What you should do: Count the lines below that contain the word "return", and reply with that number alone.
-------
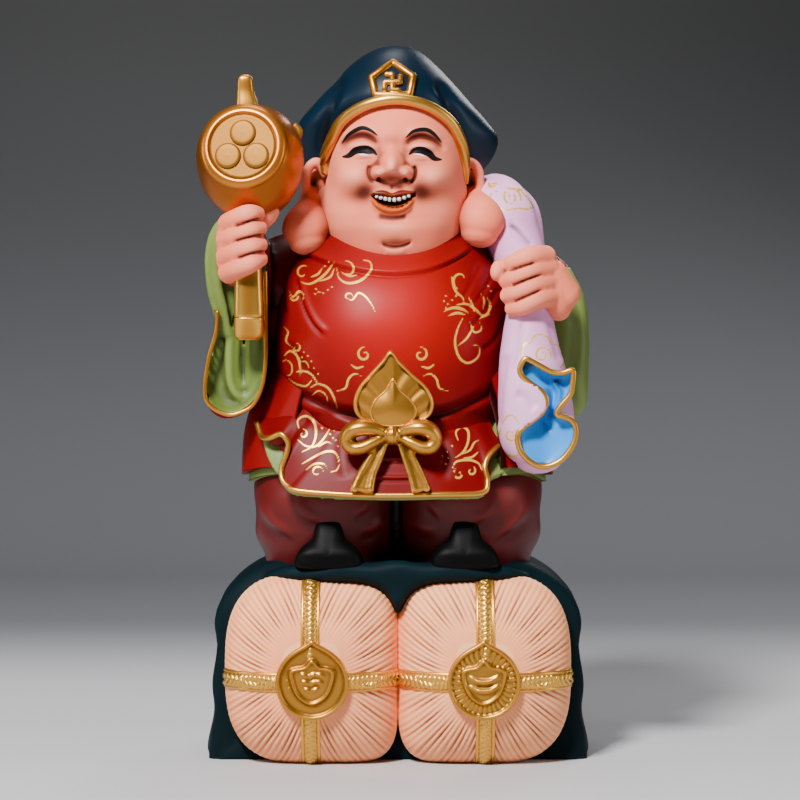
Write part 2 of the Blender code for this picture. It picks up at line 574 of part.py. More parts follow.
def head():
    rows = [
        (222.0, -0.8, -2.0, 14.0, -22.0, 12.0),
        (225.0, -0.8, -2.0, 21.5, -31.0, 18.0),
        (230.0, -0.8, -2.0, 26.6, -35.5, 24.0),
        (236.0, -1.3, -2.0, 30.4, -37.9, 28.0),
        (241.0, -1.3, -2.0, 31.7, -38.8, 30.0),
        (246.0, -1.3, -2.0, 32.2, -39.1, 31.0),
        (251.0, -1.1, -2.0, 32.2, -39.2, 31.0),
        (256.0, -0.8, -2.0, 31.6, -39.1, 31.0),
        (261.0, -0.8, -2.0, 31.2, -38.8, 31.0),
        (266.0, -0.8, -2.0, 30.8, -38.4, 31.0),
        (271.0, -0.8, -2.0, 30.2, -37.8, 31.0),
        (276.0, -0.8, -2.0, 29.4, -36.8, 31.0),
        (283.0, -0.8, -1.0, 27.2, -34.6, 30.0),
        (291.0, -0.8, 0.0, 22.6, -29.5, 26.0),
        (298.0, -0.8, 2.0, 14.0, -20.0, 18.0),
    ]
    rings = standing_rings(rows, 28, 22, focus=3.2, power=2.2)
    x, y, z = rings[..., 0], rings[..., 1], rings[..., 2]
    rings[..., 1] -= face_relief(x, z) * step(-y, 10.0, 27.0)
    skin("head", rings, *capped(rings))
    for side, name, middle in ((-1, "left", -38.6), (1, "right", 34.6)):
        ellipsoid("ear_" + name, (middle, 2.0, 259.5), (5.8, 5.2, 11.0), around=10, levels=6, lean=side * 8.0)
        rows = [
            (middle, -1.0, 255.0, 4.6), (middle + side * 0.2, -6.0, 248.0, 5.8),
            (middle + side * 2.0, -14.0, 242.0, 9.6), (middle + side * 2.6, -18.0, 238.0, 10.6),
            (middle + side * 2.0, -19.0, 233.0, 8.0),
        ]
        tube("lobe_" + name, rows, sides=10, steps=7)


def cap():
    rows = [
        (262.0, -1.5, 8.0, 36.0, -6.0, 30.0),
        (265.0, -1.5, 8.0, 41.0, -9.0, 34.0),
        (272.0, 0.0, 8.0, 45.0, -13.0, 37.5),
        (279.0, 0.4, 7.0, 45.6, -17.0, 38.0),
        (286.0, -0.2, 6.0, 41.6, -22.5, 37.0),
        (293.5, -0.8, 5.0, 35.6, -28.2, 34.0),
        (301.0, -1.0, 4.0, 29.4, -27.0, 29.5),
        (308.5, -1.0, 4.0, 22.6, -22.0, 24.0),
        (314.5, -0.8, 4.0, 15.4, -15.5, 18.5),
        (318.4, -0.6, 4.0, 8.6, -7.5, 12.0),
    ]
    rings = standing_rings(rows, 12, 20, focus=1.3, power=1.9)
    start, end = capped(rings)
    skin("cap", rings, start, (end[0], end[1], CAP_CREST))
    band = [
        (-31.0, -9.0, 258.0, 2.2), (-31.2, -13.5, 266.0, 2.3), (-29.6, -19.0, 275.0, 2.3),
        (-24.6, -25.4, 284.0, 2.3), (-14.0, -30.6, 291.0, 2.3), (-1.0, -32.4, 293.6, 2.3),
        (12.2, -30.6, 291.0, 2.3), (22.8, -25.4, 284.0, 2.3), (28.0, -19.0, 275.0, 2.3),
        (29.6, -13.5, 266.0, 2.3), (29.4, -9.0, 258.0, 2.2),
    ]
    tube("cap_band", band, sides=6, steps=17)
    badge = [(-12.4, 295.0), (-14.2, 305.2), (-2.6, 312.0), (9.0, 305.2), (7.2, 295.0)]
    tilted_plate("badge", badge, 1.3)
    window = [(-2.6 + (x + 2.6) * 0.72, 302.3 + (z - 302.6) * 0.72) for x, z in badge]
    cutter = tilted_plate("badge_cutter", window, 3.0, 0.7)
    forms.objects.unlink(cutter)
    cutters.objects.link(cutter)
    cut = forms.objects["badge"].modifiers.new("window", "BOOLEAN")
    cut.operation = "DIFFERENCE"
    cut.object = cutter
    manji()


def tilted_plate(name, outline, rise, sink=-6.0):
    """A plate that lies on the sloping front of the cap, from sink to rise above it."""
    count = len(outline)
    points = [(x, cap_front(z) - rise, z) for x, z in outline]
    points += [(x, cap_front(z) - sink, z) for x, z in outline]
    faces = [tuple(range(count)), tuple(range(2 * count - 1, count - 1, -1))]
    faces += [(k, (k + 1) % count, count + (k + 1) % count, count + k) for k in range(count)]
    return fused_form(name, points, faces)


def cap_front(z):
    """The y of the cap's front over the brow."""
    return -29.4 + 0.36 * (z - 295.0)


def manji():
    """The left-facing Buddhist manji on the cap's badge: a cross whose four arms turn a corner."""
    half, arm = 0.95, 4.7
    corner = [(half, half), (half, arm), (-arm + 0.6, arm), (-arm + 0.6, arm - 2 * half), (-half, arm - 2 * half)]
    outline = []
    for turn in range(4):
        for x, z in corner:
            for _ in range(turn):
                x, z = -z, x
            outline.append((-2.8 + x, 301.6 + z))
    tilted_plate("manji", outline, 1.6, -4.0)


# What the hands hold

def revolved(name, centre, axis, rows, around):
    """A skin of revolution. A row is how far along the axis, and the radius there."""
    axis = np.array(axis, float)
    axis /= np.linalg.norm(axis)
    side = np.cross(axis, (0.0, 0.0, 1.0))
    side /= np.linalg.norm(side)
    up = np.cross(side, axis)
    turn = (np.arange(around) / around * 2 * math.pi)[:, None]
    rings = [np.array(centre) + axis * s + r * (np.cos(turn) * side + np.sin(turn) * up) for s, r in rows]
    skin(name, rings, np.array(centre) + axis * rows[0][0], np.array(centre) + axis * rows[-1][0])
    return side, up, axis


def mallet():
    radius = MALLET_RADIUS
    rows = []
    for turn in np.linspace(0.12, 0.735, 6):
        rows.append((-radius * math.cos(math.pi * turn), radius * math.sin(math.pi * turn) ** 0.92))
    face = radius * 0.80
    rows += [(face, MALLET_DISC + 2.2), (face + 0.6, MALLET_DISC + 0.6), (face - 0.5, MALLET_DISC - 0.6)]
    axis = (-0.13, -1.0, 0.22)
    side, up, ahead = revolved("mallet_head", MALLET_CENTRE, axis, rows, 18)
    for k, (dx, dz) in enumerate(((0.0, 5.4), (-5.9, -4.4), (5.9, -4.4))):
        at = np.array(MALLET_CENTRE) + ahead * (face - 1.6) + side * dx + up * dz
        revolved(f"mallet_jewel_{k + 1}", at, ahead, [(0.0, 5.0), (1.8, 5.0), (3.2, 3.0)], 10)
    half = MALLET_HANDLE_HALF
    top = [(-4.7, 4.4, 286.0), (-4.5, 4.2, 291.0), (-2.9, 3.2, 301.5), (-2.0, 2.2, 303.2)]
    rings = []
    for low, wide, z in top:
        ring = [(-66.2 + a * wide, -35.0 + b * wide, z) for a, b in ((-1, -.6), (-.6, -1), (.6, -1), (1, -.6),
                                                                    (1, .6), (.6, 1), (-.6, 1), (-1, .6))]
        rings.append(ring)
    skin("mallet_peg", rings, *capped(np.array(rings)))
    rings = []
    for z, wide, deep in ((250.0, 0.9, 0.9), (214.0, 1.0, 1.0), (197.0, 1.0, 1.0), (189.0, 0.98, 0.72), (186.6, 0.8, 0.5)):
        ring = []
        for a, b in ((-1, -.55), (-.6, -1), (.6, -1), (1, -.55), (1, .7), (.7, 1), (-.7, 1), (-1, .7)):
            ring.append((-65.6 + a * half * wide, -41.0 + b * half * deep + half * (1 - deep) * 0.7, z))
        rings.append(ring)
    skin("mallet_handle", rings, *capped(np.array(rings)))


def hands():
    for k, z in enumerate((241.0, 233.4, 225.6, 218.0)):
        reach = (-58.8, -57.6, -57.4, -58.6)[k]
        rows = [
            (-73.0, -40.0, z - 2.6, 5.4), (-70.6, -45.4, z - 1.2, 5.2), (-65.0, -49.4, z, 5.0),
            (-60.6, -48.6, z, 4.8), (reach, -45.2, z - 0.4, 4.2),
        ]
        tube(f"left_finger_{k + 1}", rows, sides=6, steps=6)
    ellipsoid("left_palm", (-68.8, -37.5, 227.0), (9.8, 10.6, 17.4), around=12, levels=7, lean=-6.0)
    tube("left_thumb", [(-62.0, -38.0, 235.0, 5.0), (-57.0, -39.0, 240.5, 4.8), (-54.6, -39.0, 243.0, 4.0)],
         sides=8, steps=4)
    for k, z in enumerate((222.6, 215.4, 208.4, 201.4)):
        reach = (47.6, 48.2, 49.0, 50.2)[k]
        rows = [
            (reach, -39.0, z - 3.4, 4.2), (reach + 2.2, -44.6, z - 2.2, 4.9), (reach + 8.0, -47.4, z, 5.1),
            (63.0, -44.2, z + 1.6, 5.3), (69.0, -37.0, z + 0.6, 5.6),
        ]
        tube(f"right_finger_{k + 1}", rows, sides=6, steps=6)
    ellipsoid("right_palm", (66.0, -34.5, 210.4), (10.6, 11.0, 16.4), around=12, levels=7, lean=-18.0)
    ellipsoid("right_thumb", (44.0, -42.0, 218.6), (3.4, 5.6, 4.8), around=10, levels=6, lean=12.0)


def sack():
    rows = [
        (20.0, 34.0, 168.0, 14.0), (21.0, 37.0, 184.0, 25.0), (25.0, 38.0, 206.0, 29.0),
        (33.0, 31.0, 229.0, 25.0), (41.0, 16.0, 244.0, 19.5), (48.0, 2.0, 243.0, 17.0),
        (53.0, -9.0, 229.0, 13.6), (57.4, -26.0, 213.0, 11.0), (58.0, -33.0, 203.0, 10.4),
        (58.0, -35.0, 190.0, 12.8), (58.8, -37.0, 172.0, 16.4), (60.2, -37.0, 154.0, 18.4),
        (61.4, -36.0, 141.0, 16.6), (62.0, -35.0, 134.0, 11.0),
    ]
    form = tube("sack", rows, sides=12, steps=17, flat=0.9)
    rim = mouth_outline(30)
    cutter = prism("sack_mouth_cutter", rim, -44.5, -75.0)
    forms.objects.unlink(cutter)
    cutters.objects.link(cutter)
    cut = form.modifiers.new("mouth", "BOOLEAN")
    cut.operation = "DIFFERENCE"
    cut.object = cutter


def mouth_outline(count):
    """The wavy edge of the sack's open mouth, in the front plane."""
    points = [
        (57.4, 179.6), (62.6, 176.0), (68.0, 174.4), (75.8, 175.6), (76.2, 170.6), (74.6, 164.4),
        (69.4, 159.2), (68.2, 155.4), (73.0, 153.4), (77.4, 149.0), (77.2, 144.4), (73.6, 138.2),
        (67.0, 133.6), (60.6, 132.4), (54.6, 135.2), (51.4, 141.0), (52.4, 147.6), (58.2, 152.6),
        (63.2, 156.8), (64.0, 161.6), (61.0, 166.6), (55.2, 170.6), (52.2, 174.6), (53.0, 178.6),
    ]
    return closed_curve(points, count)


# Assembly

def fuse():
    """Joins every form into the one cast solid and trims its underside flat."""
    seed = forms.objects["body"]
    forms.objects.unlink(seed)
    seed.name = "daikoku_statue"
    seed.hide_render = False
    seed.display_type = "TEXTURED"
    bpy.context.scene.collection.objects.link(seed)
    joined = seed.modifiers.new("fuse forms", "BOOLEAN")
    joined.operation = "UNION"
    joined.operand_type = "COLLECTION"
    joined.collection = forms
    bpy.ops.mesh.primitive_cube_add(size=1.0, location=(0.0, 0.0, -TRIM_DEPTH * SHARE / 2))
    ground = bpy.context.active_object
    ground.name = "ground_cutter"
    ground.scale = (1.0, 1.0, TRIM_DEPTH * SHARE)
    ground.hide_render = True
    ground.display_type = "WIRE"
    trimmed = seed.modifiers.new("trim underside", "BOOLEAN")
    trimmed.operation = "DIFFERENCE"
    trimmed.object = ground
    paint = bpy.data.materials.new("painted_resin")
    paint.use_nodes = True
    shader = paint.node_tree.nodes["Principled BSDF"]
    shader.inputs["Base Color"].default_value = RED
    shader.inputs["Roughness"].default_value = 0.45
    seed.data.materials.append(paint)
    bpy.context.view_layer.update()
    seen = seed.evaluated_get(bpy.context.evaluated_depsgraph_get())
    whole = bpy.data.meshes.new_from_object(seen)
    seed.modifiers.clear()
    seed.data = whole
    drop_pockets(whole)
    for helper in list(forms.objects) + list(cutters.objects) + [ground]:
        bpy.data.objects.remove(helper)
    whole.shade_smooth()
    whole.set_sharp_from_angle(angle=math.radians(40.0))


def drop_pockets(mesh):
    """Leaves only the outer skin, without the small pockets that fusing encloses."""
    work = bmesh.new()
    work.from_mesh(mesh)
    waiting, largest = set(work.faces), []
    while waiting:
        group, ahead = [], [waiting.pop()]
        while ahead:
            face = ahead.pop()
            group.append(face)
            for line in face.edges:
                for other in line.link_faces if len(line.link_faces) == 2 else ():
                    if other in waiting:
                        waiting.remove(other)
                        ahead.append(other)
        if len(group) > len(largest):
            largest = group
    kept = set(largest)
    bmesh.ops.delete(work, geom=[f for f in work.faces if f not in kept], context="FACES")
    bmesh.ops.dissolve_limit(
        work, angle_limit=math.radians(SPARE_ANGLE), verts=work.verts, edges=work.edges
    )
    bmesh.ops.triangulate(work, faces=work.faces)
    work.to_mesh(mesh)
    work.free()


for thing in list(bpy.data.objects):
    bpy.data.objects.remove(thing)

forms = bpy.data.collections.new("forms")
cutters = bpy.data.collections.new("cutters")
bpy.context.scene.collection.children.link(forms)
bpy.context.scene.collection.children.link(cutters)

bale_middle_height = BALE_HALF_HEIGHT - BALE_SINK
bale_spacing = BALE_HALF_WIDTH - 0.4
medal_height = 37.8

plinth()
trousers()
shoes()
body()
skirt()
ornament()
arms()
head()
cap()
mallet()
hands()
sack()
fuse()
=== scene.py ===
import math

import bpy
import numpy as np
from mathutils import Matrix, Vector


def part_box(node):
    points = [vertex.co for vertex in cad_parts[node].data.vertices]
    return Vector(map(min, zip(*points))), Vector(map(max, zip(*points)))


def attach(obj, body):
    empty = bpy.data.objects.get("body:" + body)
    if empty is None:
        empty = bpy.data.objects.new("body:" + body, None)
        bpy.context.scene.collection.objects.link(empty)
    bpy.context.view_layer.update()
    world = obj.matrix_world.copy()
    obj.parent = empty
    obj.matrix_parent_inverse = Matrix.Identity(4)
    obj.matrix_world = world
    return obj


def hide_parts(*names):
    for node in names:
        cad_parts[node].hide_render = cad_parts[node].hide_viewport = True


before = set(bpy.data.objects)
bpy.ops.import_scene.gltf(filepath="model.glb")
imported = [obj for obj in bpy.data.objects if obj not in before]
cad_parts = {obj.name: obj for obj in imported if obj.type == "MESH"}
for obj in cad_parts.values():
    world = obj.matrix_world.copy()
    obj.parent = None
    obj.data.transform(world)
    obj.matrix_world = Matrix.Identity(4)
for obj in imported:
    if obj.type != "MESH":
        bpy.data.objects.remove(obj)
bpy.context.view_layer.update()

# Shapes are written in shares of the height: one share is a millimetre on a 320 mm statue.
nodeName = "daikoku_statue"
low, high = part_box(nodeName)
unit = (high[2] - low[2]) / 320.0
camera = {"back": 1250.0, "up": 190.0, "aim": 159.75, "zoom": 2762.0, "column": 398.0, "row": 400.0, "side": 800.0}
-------
Exercise response: 6